To go into a bit more detail, the migration prototype is based off of a redesigned approach to reboot-recovery that Andy Adamson developed, wherein a new userspace daemon (so far named rpc.stransd) takes over some responsibilities previously handled within the kernel. For the most part, the daemon is responsible for keeping track of the clientids of legitimate NFS clients who have established state on the server; the daemon records these clientids in stable storage.
For migration, the administrator runs a client program (so far called rpc.strans) that contacts the source-server's rpc.stransd and sends the IP address of the client to migrate. rpc.stransd looks up all clientids associated with that IP address and sends them to the target-server's rpc.stransd, which saves them in stable storage and notifies its (the target-server's) knfsd that the clientids are eligible for reclaim. Then, when the client has received the error message that the file system has moved, it sends an FS_LOCATIONS request to the source-server in order to find out where next it should go and receives a reply containing the target-server's IP address. Since it is migrating, the client reuses its existing clientid (already in the target-server's eligible-to-reclaim list) when it contacts the target-server instead of creating a new one, and thereafter proceeds to reclaim its state.
The mechanism by which one rpc.stransd transfers clientids to another will be expanded so that all client open/lock/delegation state held on the source-server can be directly sent to the target-server and loaded into memory. In order to facilitate that, the underlying cluster filesystem will also need to transfer its own bookkeeping of opens/locks/leases from the source node to the target node. By directly transferring the state instead of relying on reclaims, the invasive and problematic cluster-wide grace period can be avoided entirely.
The existing prototype is limited in many ways: for ease of integration, only the creation of a symlink completes a migration event on the client; there is no security associated with the triggering of a migration; the GFS2 and dlm code in the kernel version used in the prototype are quite fragile; the list goes on. Nevertheless, we have migrated clients at CITI that are able to -- to the extent that the maturity of that kernel version permits -- continue functioning normally after a migration.
As a compromise between the setup of the original prototype and the relative stability of GFS2 exported by NFS, the current code is based off of the 126.96.36.199 Linux kernel.

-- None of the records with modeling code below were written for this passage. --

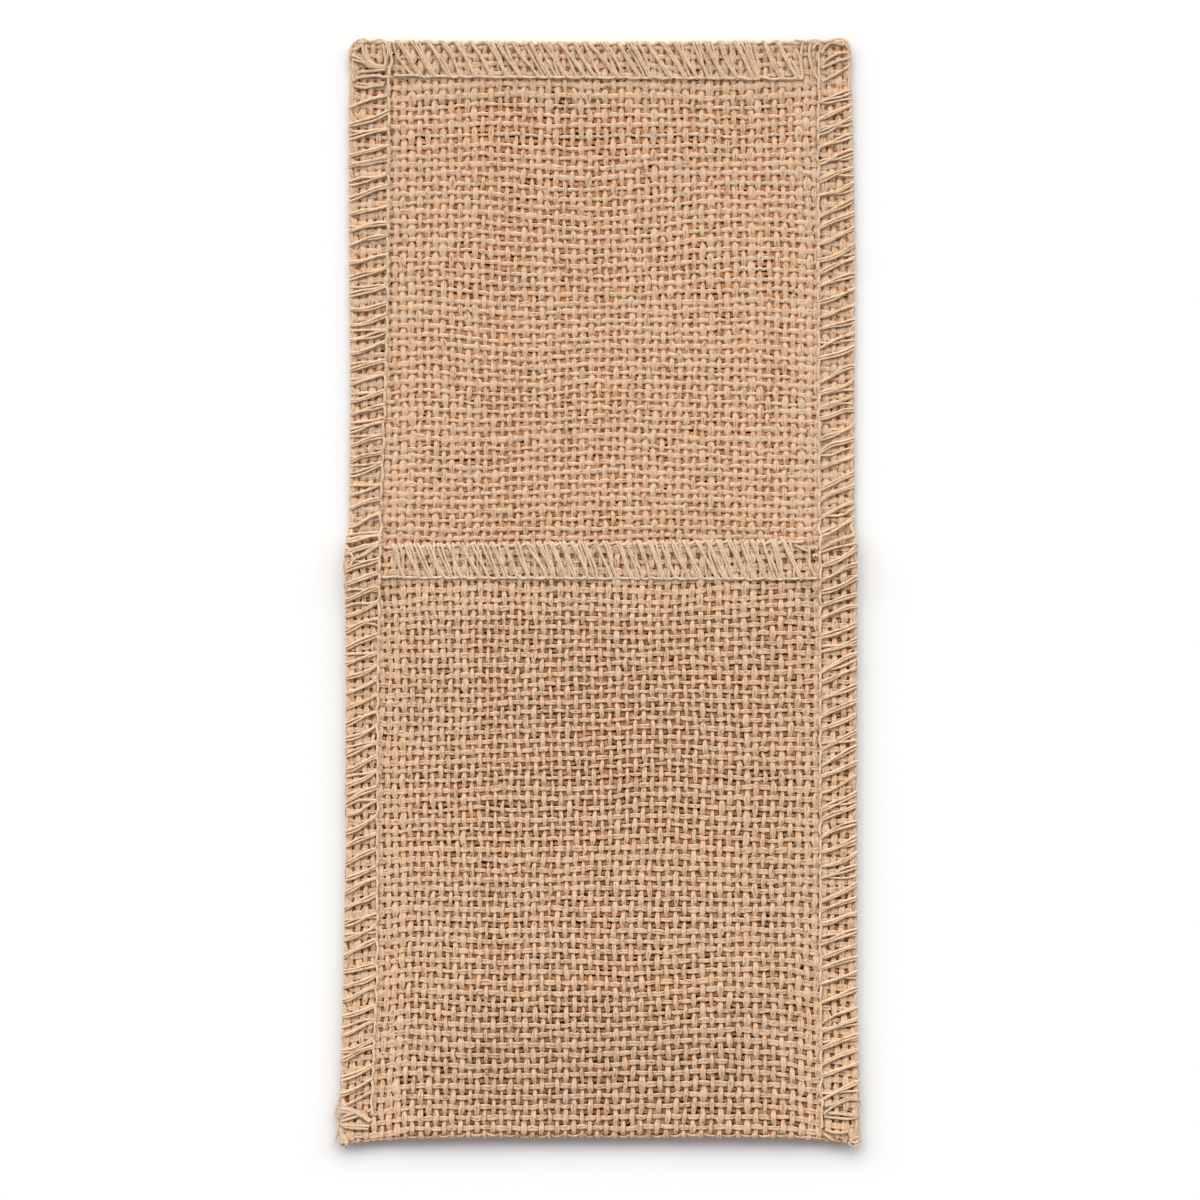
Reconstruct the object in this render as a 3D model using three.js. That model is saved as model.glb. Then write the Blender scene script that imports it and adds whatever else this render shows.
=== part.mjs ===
// A cutlery pouch of open hessian. One strip of cloth is folded up at the bottom into a pocket, and its
// top, its two long sides and the pocket's mouth are overlocked. The sides' stitches go through both
// layers of the pocket. The pouch lies on its back panel with the pocket upwards.
// Millimetres. +Z is up, +Y runs to the top edge, +X to the right, and the origin is the middle of the
// pouch on the surface that it lies on.

import * as THREE from 'three';

// The strip of cloth
const clothThickness = 1.2;
const pressedThickness = 1.0; // under the overlock stitches
const pouchTop = 120;
const topDip = 0.6; // the top edge sags this much at its middle
const foldLow = -120; // the fold's ends, at the side seams
const foldRise = 1.4; // the fold's middle lies this much higher
const mouthHeight = 10.9; // the pocket's mouth, at its middle
const mouthSlant = 0.011; // it climbs a little to the right
const halfWidth = 55;

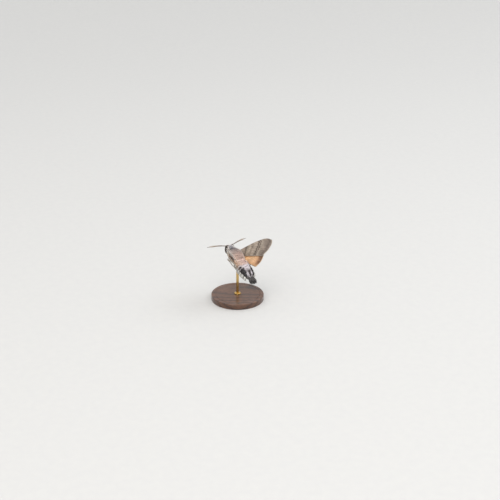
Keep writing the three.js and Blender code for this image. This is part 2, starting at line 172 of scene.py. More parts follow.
def addNode(tree, kind, inputs=(), out=0, stops=(), **settings):
    # Adds a node with its settings, links and colour stops, and gives back the output asked for
    made = tree.nodes.new("ShaderNode" + kind)
    for name, value in settings.items():
        setattr(made, name, value)
    for socket, value in inputs.items() if isinstance(inputs, dict) else enumerate(inputs):
        if isinstance(value, bpy.types.NodeSocket):
            tree.links.new(value, made.inputs[socket])
        else:
            made.inputs[socket].default_value = value
    if stops:
        made.color_ramp.interpolation = "EASE"
        while len(made.color_ramp.elements) < len(stops):
            made.color_ramp.elements.new(0.5)
        for element, (place, code) in zip(made.color_ramp.elements, sorted(stops)):
            element.position = place
            element.color = toLinear(code)
    return made.outputs[out]


softRange = {"interpolation_type": "SMOOTHSTEP"}  # for a range: value, from low, from high, to low, to high
colourMix = {"out": 2, "data_type": "RGBA"}  # for a mix of colours: 0 is the share, 6 and 7 the colours
colourProduct = {**colourMix, "blend_type": "MULTIPLY"}


def ruffled(add, value, noise, amount):
    # The value moved to and fro by a noise that runs from 0 to 1
    swing = add("Math", [noise, 0.5], operation="SUBTRACT")
    return add("Math", [swing, amount, value], operation="MULTIPLY_ADD")


def newMaterial(name, sockets):
    # Gives back the material, and addNode for its own tree
    material = bpy.data.materials.new(name)
    material.use_nodes = True
    for socket, value in sockets.items():
        material.node_tree.nodes["Principled BSDF"].inputs[socket].default_value = value
    return material, functools.partial(addNode, material.node_tree)


def linkSurface(material, colour, height=None, strength=0.0, depth=0.0, roughness=None):
    # Links the colour and what else is given; the relief's depth is in metres
    tree = material.node_tree
    shader = tree.nodes["Principled BSDF"].inputs
    tree.links.new(colour, shader["Base Color"])
    if height:
        relief = addNode(tree, "Bump", {"Height": height, "Strength": strength, "Distance": depth})
        tree.links.new(relief, shader["Normal"])
    if roughness:
        tree.links.new(roughness, shader["Roughness"])


# The coat's markings. Each tuft takes the colour of the place it grows from, so skin and coat agree.
# A place is how far along the body it is, from the palps to the tail's end, and how far down from the back.
coatMap = {"front": 10.2, "length": 31.4, "height": -0.15, "seam": 0.97, "margin": 0.01}
coatColours = {  # place in mm along the moth's own y, and colour there
    "back": [
        (9, "#c0bcbc"), (6.6, "#aca9ae"), (5.2, "#959298"), (4.2, "#837d81"), (2, "#ac9c97"), (-1.5, "#d4b9ae"),
        (-5, "#ddc1b8"), (-8, "#dac1b9"), (-9, "#d7cfd5"), (-11.6, "#d0c9cf"), (-12.4, "#4e4546"), (-16, "#322d2f"),
    ],
    "shoulder": [
        (9, "#c7c4c4"), (6.6, "#b2afb2"), (5.2, "#9c989c"), (4.2, "#888286"), (2, "#b2a39d"), (-1.5, "#d9bfb3"),
        (-5, "#dfc6bb"), (-7.9, "#dbc5bc"), (-8.8, "#dfdae0"), (-11.4, "#d7cfd5"), (-12.2, "#8e8688"),
        (-13.2, "#e4dfe5"), (-15.4, "#d8cfd6"), (-16.5, "#342e30"),
    ],
    "flank": [
        (9, "#d6d4d2"), (6.4, "#b8b4b3"), (5.2, "#a09e9f"), (3, "#bdb0aa"), (-1.5, "#e0cabf"), (-6.6, "#dfc8bc"),
        (-7.5, "#dcd8de"), (-9.6, "#d0c9cd"), (-10.2, "#373236"), (-12.9, "#343034"), (-13.5, "#dad4da"),
        (-15.2, "#ccc5cb"), (-16.3, "#3e373b"),
    ],
    "side": [
        (9, "#ebe6dc"), (6.2, "#c2bcb6"), (3, "#d5c8bd"), (-2, "#dfd0c3"), (-6.6, "#ddc8ba"), (-7.4, "#dfd9dd"),
        (-9.4, "#d0cace"), (-9.9, "#322d31"), (-14.3, "#302c30"), (-15, "#807979"), (-16.6, "#3a3537"),
    ],
    "belly": [
        (9, "#efeae0"), (5, "#ede7dc"), (0, "#f1ece1"), (-5, "#e8ded0"), (-9, "#d1c4b6"), (-13, "#b0a197"),
        (-16.4, "#453c37"),
    ],
}
bandEdges = [(0.08, 0.14), (0.17, 0.22), (0.27, 0.34), (0.5, 0.6)]  # how far down one band gives way to the next
markingEdge = {"scale": 22.0, "along": 0.06, "down": 0.18}  # how ragged the markings end
coatLight = {"root": 0.72, "tip": 1.12, "tufts": (0.86, 1.12)}  # root to tip is painted shade, darkest low in the coat; darkest to lightest tuft is a random tone
plainLight = (0.8, 1.08)  # darkest to lightest scale of one colour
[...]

Until proper git repositories are online, there is a patch for the kernel and a tarball of the source for the userland components.
Some instructions on how to test the setup and how to work around some cluster-related kinks are in the README file in the userland tarball. Once the kernels have been built on the nfs servers and the client, and once the userland components are built on the servers, my basic steps are:
- boot the cluster, bring up cman and clvmd everywhere
- mount the gfs2 filesystem on the nfs servers
- cat the files that'll be involved in the reclaims on each of the nfs servers (see the README)
- then start up nfs on the servers, making sure that rpc.stransd is running by the time knfsd is starting up
- start wireshark on the client
- have the client mount the source-server and hold a file open with, e.g., less(1)
- arrange the migration: $ rpc.strans -m <clientIP> <target-serverIP> <source-serverIP>
- in a second shell on the client, try to create a symlink over nfs -- it should fail and the client should migrate
- the logs, wireshark, netstat, etc, should show the client to have migrated and the client should be able to keep going (but again, functionality is limited -- reading files works). note that mount(1) will continue to show the source-server, though that's not actually the case.
A network trace of the client 188.8.131.52 migrating from server 184.108.40.206 to 220.127.116.11 is available from CITI's website. Packets 104/106 show a file initially being opened; then the migration was triggered; then, packets 128/130 show the client trying to make a symlink and getting a "moved" error; packets 140/142 show the client making contact with the target server; packets 156/158 show the client reclaiming state for the file it had open; and finally, packets 239/241 show subsequent "normal" operation as another file is read after the artificial grace period expired.